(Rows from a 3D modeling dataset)
--- BEGIN ---

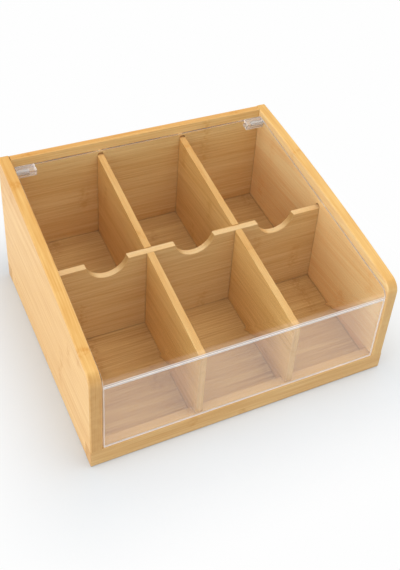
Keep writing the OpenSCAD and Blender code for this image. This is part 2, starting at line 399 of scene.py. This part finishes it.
def acrylic(name, haze, roughness, bands, origin=(0, 0, 0), tilt=0.0):
    """Clear acrylic with haze and milky bands, which are measured from the origin and tilted about X."""
    material, tree, output = new_material(name)
    place = add(tree, "TexCoord").outputs["Object"]
    own_place = add(tree, "Mapping", {"Vector": place, "Location": origin, "Rotation": (tilt, 0, 0)},
                    vector_type="TEXTURE").outputs[0]
    milk = milkiness(tree, own_place, haze, bands)
    clear = add(tree, "Math", {0: 1.0, 1: milk}, operation="SUBTRACT").outputs[0]
    colour = add(tree, "Mix", {0: milk, 6: linear(CLEAR), 7: linear(MILK)}, data_type="RGBA").outputs[2]
    solid = add(tree, "BsdfPrincipled", {"Base Color": colour, "Roughness": roughness, "IOR": ACRYLIC_IOR,
                                         "Transmission Weight": clear})
    through = add(tree, "BsdfTransparent", {"Color": linear(LET_THROUGH)})
    ray = add(tree, "LightPath")
    passing = add(tree, "Math", {0: ray.outputs["Is Shadow Ray"], 1: ray.outputs["Is Diffuse Ray"]},
                  operation="MAXIMUM").outputs[0]
    both = add(tree, "MixShader", {0: passing, 1: solid.outputs[0], 2: through.outputs[0]})
    tree.links.new(both.outputs[0], output.inputs["Surface"])
    return material


reflected = ((ACRYLIC_IOR - 1) / (ACRYLIC_IOR + 1)) ** 2
print("a face of acrylic mirrors", round(100 * reflected, 1), "percent of the light that meets it squarely")

# %% [markdown]
# ## The bent sheet and the plate
# The sheet was heated and bent down at the front, which left the bend milky, with a light line on each side,
# and the plate is glued to it edge to edge. The plate's sawn foot and sides are milky too, and handling has
# made the plate slightly hazy. Their heights could be typed in, but then a change of the CAD model would
# leave the lines behind, so they are read from the pieces' own boxes.

# %% Dress the sheet and the plate
BEND_RISE = 1.7 * MM
LINE = 0.5 * MM
PLATE_RIM = 0.6 * MM
FOOT_RIM = 0.4 * MM
FOOT_FRONT = 1.0 * MM
FOOT_BACK = 3.0 * MM
PAST = 1.0 * MM  # a band reaches this far out past a face that belongs to it
OFF_GLUE = 0.001 * MM  # the lower line starts this far off the glued face, which is only as milky as the bend

side, sheet_back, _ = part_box("lid_top")[1]
(_, front, foot), (_, _, seam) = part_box("lid_front")
bend_top = seam + BEND_RISE
foot_rim = ("Z", foot - PAST, foot + FOOT_RIM)
sheet_bands = [
    (0.35, ("Z", seam - PAST, bend_top)),
    (0.95, ("Z", bend_top - LINE, bend_top)),
    (0.95, ("Z", seam + OFF_GLUE, seam + LINE)),
    (0.4, ("X", side - CLEAR_EDGE, side + PAST)),
    (0.12, ("Y", sheet_back - LINE, sheet_back + PAST)),
]
plate_bands = [
    (0.6, ("X", side - PLATE_RIM, side + PAST)),
    (0.9, foot_rim, ("Y", front - PAST, front + FOOT_FRONT)),
    (0.6, foot_rim, ("Y", front, front + FOOT_BACK)),
]
sheet = acrylic("cast_acrylic_sheet", haze=0.0, roughness=0.01, bands=sheet_bands)
plate = acrylic("cast_acrylic_plate", haze=0.05, roughness=0.02, bands=plate_bands)
nodes["lid_top"].data.materials[0] = sheet
nodes["lid_front"].data.materials[0] = plate
print("foot, seam and top of the bend in mm:", [round(height / MM, 1) for height in (foot, seam, bend_top)])

# %% [markdown]
# ## The hinge blocks
# The blocks are small offcuts of acrylic, glued under the sheet's rear corners. Their undersides and inner
# ends are sawn, which shows as light lines. The blocks slope with the lid, so their bands are measured from
# the hinge line, in axes that are tilted as the lid is. Turning the pieces upright first would be the other
# way, but a CAD piece has to stay where it is.

# %% Dress the hinge blocks
LID_SLOPE = math.radians(9.7)
BLOCK_HALF = 2.5 * MM
BLOCK_RIM = 0.9 * MM

hinge = frame["record"]["behaviour"]["joints"][0]["pos_m"]
for name in ("hinge_block_left", "hinge_block_right"):
    low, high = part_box(name)
    inner = min(abs(low[0]), abs(high[0]))
    block_bands = [
        (0.9, ("Z", -BLOCK_HALF + CLEAR_EDGE, -BLOCK_HALF + BLOCK_RIM)),
        (0.6, ("X", inner + CLEAR_EDGE, inner + BLOCK_RIM)),
    ]
    block = acrylic("cast_acrylic_" + name, haze=0.2, roughness=0.02, bands=block_bands,
                    origin=hinge, tilt=LID_SLOPE)
    nodes[name].data.materials[0] = block
print("hinge line in mm:", [round(part / MM, 1) for part in hinge])

# %% [markdown]
# ## Steel pins
# The pins are steel rod with white zinc plating, 3 mm thick, and show through the clear blocks as bright
# bars. A polished rod would mirror the dark inside of the box. Plating has a fine matt grain that scatters
# about half of the light, so the shader is part metal and part white, with faint drawing lines along the rod.

# %% Dress the pins
PLATING_METAL = 0.45
PLATING_ROUGHNESS = (0.42, 0.55)
PLATING = ("#F2F3F5", "#FDFDFE")
DRAWN_LINE = (0.2 * MM, 5 * MM)


def plated_steel(name):
    """Zinc-plated steel rod with fine lines along it, in the direction of X."""
    material, tree, output = new_material(name)
    place = add(tree, "TexCoord").outputs["Object"]
    width, length = DRAWN_LINE
    scale = (1 / length, 1 / width, 1 / width)
    spot = add(tree, "Mapping", {"Vector": place, "Scale": scale}).outputs[0]
    lines = add(tree, "TexNoise", {"Vector": spot, "Scale": 1.0}).outputs[0]
    smooth, rough = PLATING_ROUGHNESS
    gloss = add(tree, "MapRange", {"Value": lines, "To Min": smooth, "To Max": rough}).outputs[0]
    dark, light = PLATING
    colour = add(tree, "Mix", {0: lines, 6: linear(dark), 7: linear(light)}, data_type="RGBA").outputs[2]
    sockets = {"Base Color": colour, "Metallic": PLATING_METAL, "Roughness": gloss}
    surface = add(tree, "BsdfPrincipled", sockets)
    tree.links.new(surface.outputs[0], output.inputs["Surface"])
    return material


for name in pins:
    nodes[name].data.materials[0] = plated_steel("zinc_plated_steel_" + name)
print("pins:", len(pins))

# %% [markdown]
# ## The table
# The box stands on a plain white table, a wide plane of light grey that keeps the box's soft shadow. Near the
# box the grey is partly painted shade.
# A curved backdrop would also do, but it would need a bend far behind the box in every view. Here the paint
# turns to plain white for the camera with the distance from the box, so that table and backdrop meet without
# a line, while the light that the table throws back stays the same.

# %% Lay the table
TABLE_HALF = 6.0

table_mesh = bpy.data.meshes.new("table_top")
corners = [(x * TABLE_HALF, y * TABLE_HALF, 0.0) for x, y in ((-1, -1), (1, -1), (1, 1), (-1, 1))]
table_mesh.from_pydata(corners, [], [(0, 1, 2, 3)])
table = bpy.data.objects.new("table_top", table_mesh)
bpy.context.scene.collection.objects.link(table)
table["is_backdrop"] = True
print("table side in metres:", 2 * TABLE_HALF)

# %% [markdown]
# ## White paint that fades
# Matt paint is a plain diffuse shader. How far it has turned to white could go by the distance from the
# middle of the box, but then the corners would lose their shadow first. It goes by the distance from the
# box's outline on the table, so that the grey reaches equally far on all sides. That grey is partly painted
# shade: it is darker than the white farther off, and the box's real shadow falls on it as well.

# %% Paint the table
# The grey near the box is partly painted shade, and it fades into white over these distances.
SHADE_FADE = (-20 * MM, 90 * MM)  # distances from the box's outline
TABLE_GREY = "#D5D9DC"
WHITE = "#FEFEFE"

material, tree, output = new_material("white_table")
place = add(tree, "TexCoord").outputs["Object"]
outline = (cad_box[1][0], cad_box[1][1], 0)
past = add(tree, "VectorMath", {0: place}, operation="ABSOLUTE").outputs[0]
past = add(tree, "VectorMath", {0: past, 1: outline}, operation="SUBTRACT").outputs[0]
past = add(tree, "VectorMath", {0: past, 1: (0, 0, 0)}, operation="MAXIMUM").outputs[0]
distance = add(tree, "VectorMath", {0: past}, operation="LENGTH").outputs["Value"]
near, far = SHADE_FADE
faded = add(tree, "MapRange", {"Value": distance, "From Min": near, "From Max": far},
            interpolation_type="SMOOTHSTEP").outputs[0]
ray = add(tree, "LightPath")
faded = add(tree, "Math", {0: faded, 1: ray.outputs["Is Camera Ray"]}, operation="MULTIPLY").outputs[0]
paint = add(tree, "BsdfDiffuse", {"Color": linear(TABLE_GREY)})
white = add(tree, "Emission", {"Color": linear(WHITE), "Strength": 1.0})
both = add(tree, "MixShader", {0: faded, 1: paint.outputs[0], 2: white.outputs[0]})
tree.links.new(both.outputs[0], output.inputs["Surface"])
table_mesh.materials.append(material)
print("the table is white from", round(far / MM), "mm off the box")

# %% [markdown]
# ## The studio
# Clear plastic and metal look like what they mirror, and in an even white studio the flat lid would carry a
# white veil. A picture of a real studio would be one way out, but a few numbers do here. Rays that plastic
# and metal send out find white walls and a dark ceiling, so that the flat lid shows hardly any veil, and the
# upright plate a soft one. The wood gets an even light, and the camera sees plain white behind the box.

# %% Build the studio
SKY_LIGHT = 0.75
# Each pair is a height, as the sine of the angle above the horizon, and the brightness there
WALL_TOP, WALL_LEVEL = 0.05, 1.0
CEILING_START, CEILING_LEVEL = 0.4, 0.08

world = bpy.data.worlds.new("studio")
bpy.context.scene.world = world
world.use_nodes = True
tree = world.node_tree
tree.nodes.clear()
ray = add(tree, "LightPath")
height = add(tree, "SeparateXYZ", {0: add(tree, "TexCoord").outputs["Generated"]}).outputs["Z"]
mirrored = add(tree, "MapRange", {"Value": height, "From Min": WALL_TOP, "From Max": CEILING_START,
                                  "To Min": WALL_LEVEL, "To Max": CEILING_LEVEL}).outputs[0]
is_mirror = add(tree, "Math", {0: ray.outputs["Is Glossy Ray"], 1: ray.outputs["Is Transmission Ray"]},
                operation="MAXIMUM").outputs[0]
level = add(tree, "Mix", {0: is_mirror, 2: SKY_LIGHT, 3: mirrored}, data_type="FLOAT").outputs[0]
level = add(tree, "Mix", {0: ray.outputs["Is Camera Ray"], 2: level, 3: 1.0}, data_type="FLOAT").outputs[0]
studio = add(tree, "Background", {"Color": linear(WHITE), "Strength": level})
tree.links.new(studio.outputs[0], add(tree, "OutputWorld").inputs["Surface"])
print("the ceiling starts", round(math.degrees(math.asin(CEILING_START))), "degrees above the horizon")

# %% [markdown]
# ## Light
# One broad soft light hangs above the box, a little to its right, and lights the edges and the compartments.
# A second one stands low on the left and brightens the left face. The front is left to the light that comes
# back from the table. Small lamps would draw hard shadows into the compartments, which the real picture
# doesn't have. The overhead lamp is hidden from rays that the acrylic reflects or refracts, or its image in
# the sheet's two faces would lie over half the lid.

# %% Hang the soft lights
def soft_light(name, place, aim, size, power):
    """An area light of that width and depth in metres and power in watts, turned to a point."""
    lamp = bpy.data.lights.new(name, "AREA")
    lamp.shape, lamp.energy = "RECTANGLE", power
    lamp.size, lamp.size_y = size
    holder = bpy.data.objects.new(name, lamp)
    bpy.context.scene.collection.objects.link(holder)
    holder.location = place
    holder.rotation_euler = (Vector(aim) - Vector(place)).to_track_quat("-Z", "Y").to_euler()
    return holder


overhead = soft_light("overhead", place=(0.4, -0.25, 1.8), aim=(0.4, -0.25, 0), size=(2.4, 1.2), power=19.5)
overhead.visible_glossy = False
overhead.visible_transmission = False
left = soft_light("left", place=(-1.6, -0.1, 0.5), aim=(-0.1, 0, 0.05), size=(1.0, 1.0), power=9.0)
print("lamps in watts:", [holder.data.energy for holder in (overhead, left)])

# %% [markdown]
# ## Camera
# The camera looks down on the box from the front left. Its place, turn and focal length were worked out from
# the box's edges in the picture. The lens is raised a little from the middle of the picture, which keeps the
# upright edges as they are there.

# %% Place the camera
PICTURE = (400, 570)
SENSOR = 36.0
FOCAL_PIXELS = 842.97
MIDDLE = (191, 180)
TURN, DOWN, ROLL = (math.radians(angle) for angle in (27.152, 35.954, 3.740))
NEAREST, FARTHEST = 0.01, 50
camera_place = Vector((-211.491, -406.979, 462.607)) * MM

view = Vector((math.sin(TURN) * math.cos(DOWN), math.cos(TURN) * math.cos(DOWN), -math.sin(DOWN)))
level_right = Vector((math.cos(TURN), -math.sin(TURN), 0))
level_up = level_right.cross(view)
right = level_right * math.cos(ROLL) + level_up * math.sin(ROLL)
up = level_up * math.cos(ROLL) - level_right * math.sin(ROLL)

camera_data = bpy.data.cameras.new("camera")
camera_data.sensor_width = SENSOR
camera_data.lens = FOCAL_PIXELS * SENSOR / PICTURE[1]
camera_data.shift_x = (PICTURE[0] / 2 - MIDDLE[0]) / PICTURE[1]
camera_data.shift_y = (MIDDLE[1] - PICTURE[1] / 2) / PICTURE[1]
camera_data.clip_start, camera_data.clip_end = NEAREST, FARTHEST
camera = bpy.data.objects.new("camera", camera_data)
bpy.context.scene.collection.objects.link(camera)
camera.matrix_world = Matrix.Translation(camera_place) @ Matrix((right, up, -view)).transposed().to_4x4()
bpy.context.scene.camera = camera
bpy.context.scene.view_settings.view_transform = "Standard"
print("lens in mm:", round(camera_data.lens, 2))

# %% Measure the change in size and finish
dressed_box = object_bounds()
drift = max(abs(part) for old, new in zip(cad_box, dressed_box) for part in new - old)
print("the box has changed by", round(drift / MM, 5), "mm at most")
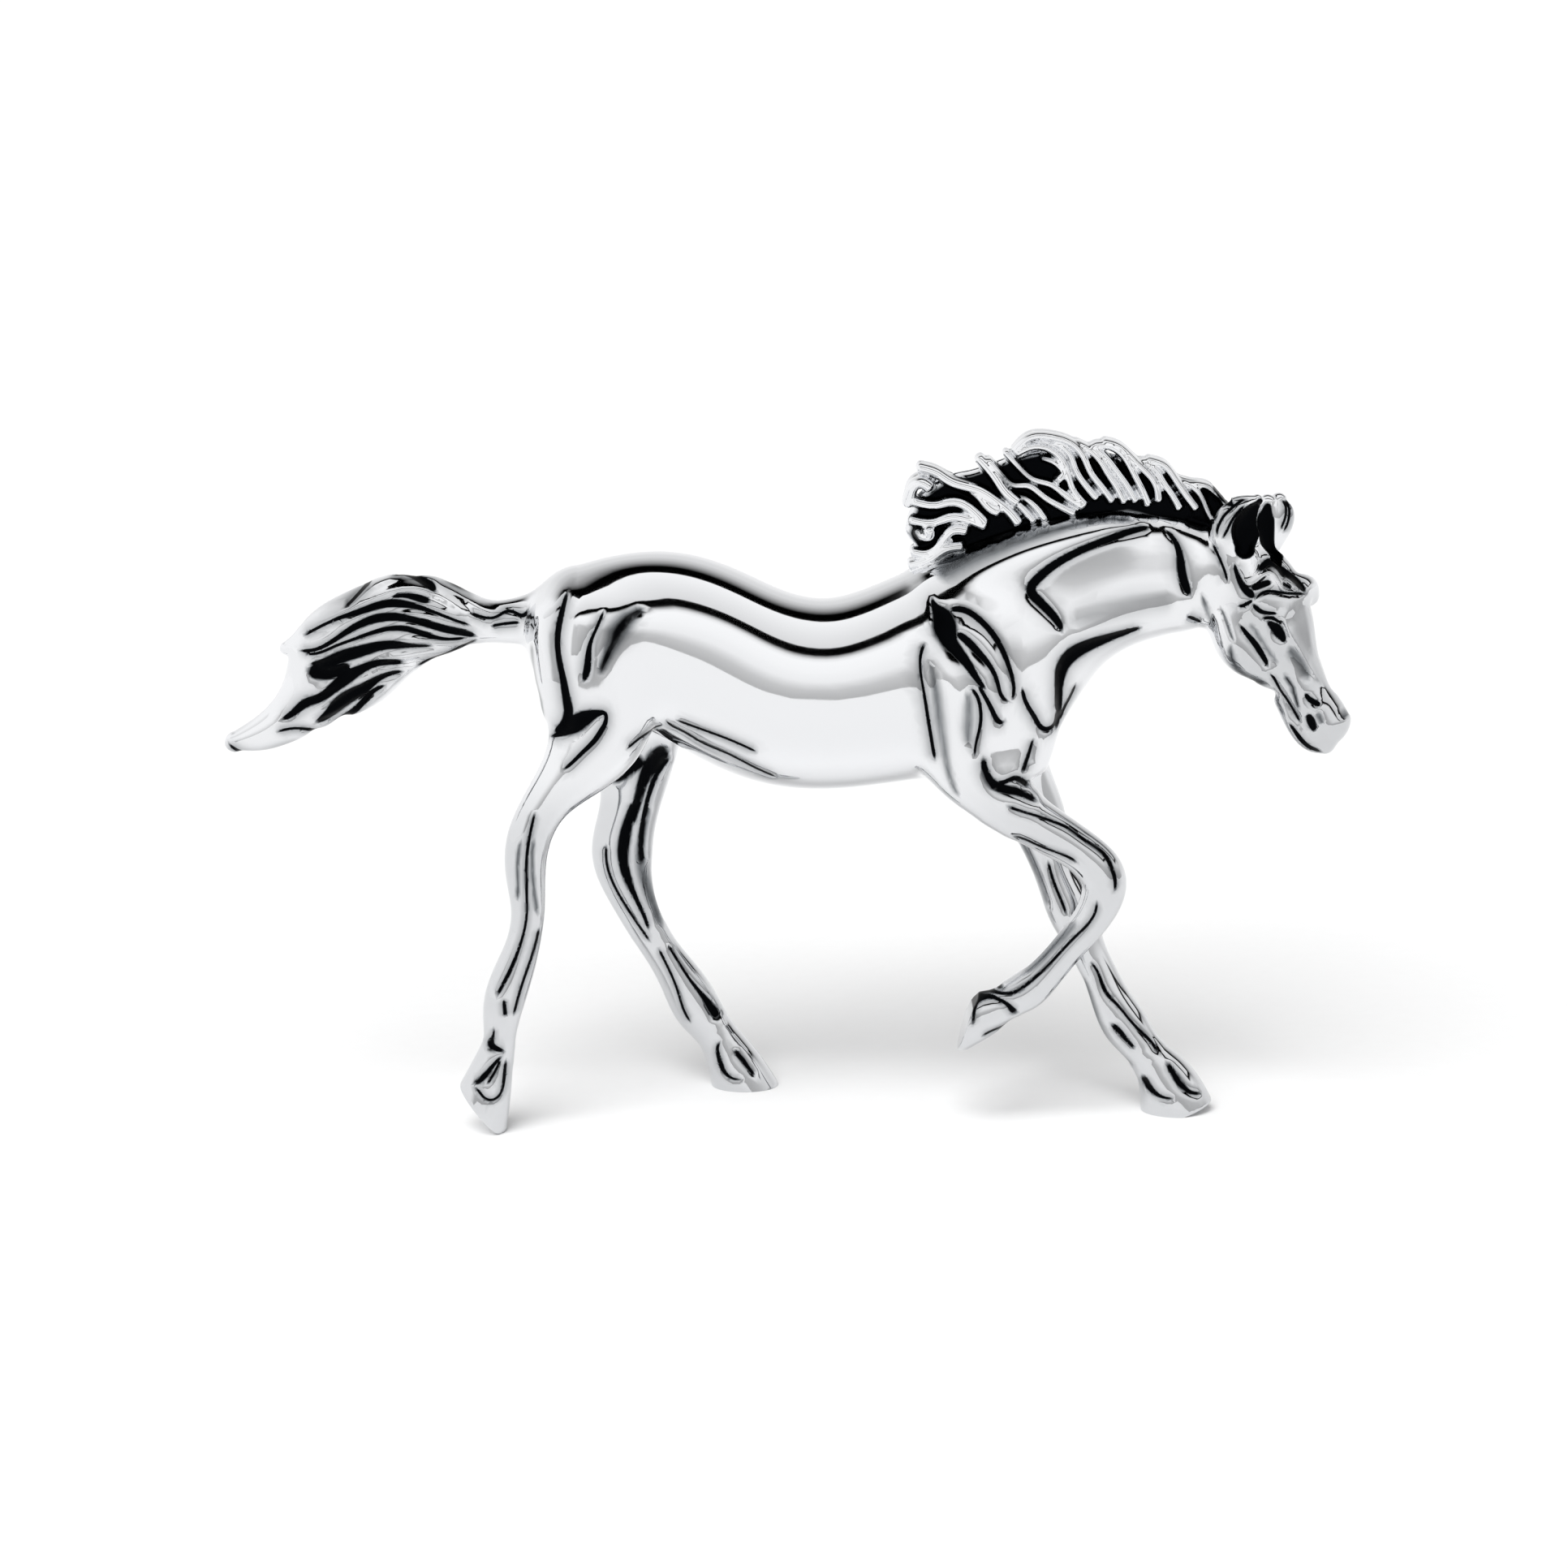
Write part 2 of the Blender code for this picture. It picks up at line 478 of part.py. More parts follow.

--- END ---

## What the task asks
Only the lines from the beginning of the material above through the line with "face of acrylic" are wanted; extract them exactly.

## Correct response
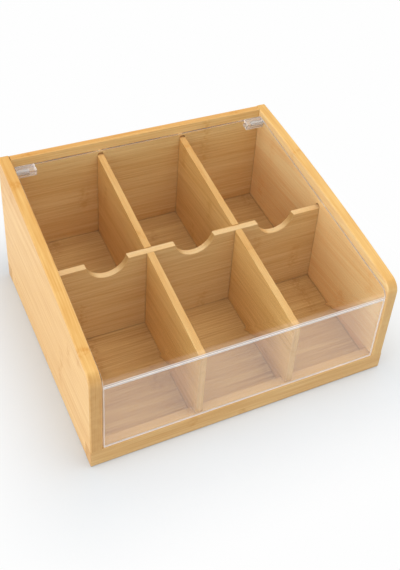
Keep writing the OpenSCAD and Blender code for this image. This is part 2, starting at line 399 of scene.py. This part finishes it.
def acrylic(name, haze, roughness, bands, origin=(0, 0, 0), tilt=0.0):
    """Clear acrylic with haze and milky bands, which are measured from the origin and tilted about X."""
    material, tree, output = new_material(name)
    place = add(tree, "TexCoord").outputs["Object"]
    own_place = add(tree, "Mapping", {"Vector": place, "Location": origin, "Rotation": (tilt, 0, 0)},
                    vector_type="TEXTURE").outputs[0]
    milk = milkiness(tree, own_place, haze, bands)
    clear = add(tree, "Math", {0: 1.0, 1: milk}, operation="SUBTRACT").outputs[0]
    colour = add(tree, "Mix", {0: milk, 6: linear(CLEAR), 7: linear(MILK)}, data_type="RGBA").outputs[2]
    solid = add(tree, "BsdfPrincipled", {"Base Color": colour, "Roughness": roughness, "IOR": ACRYLIC_IOR,
                                         "Transmission Weight": clear})
    through = add(tree, "BsdfTransparent", {"Color": linear(LET_THROUGH)})
    ray = add(tree, "LightPath")
    passing = add(tree, "Math", {0: ray.outputs["Is Shadow Ray"], 1: ray.outputs["Is Diffuse Ray"]},
                  operation="MAXIMUM").outputs[0]
    both = add(tree, "MixShader", {0: passing, 1: solid.outputs[0], 2: through.outputs[0]})
    tree.links.new(both.outputs[0], output.inputs["Surface"])
    return material


reflected = ((ACRYLIC_IOR - 1) / (ACRYLIC_IOR + 1)) ** 2
print("a face of acrylic mirrors", round(100 * reflected, 1), "percent of the light that meets it squarely")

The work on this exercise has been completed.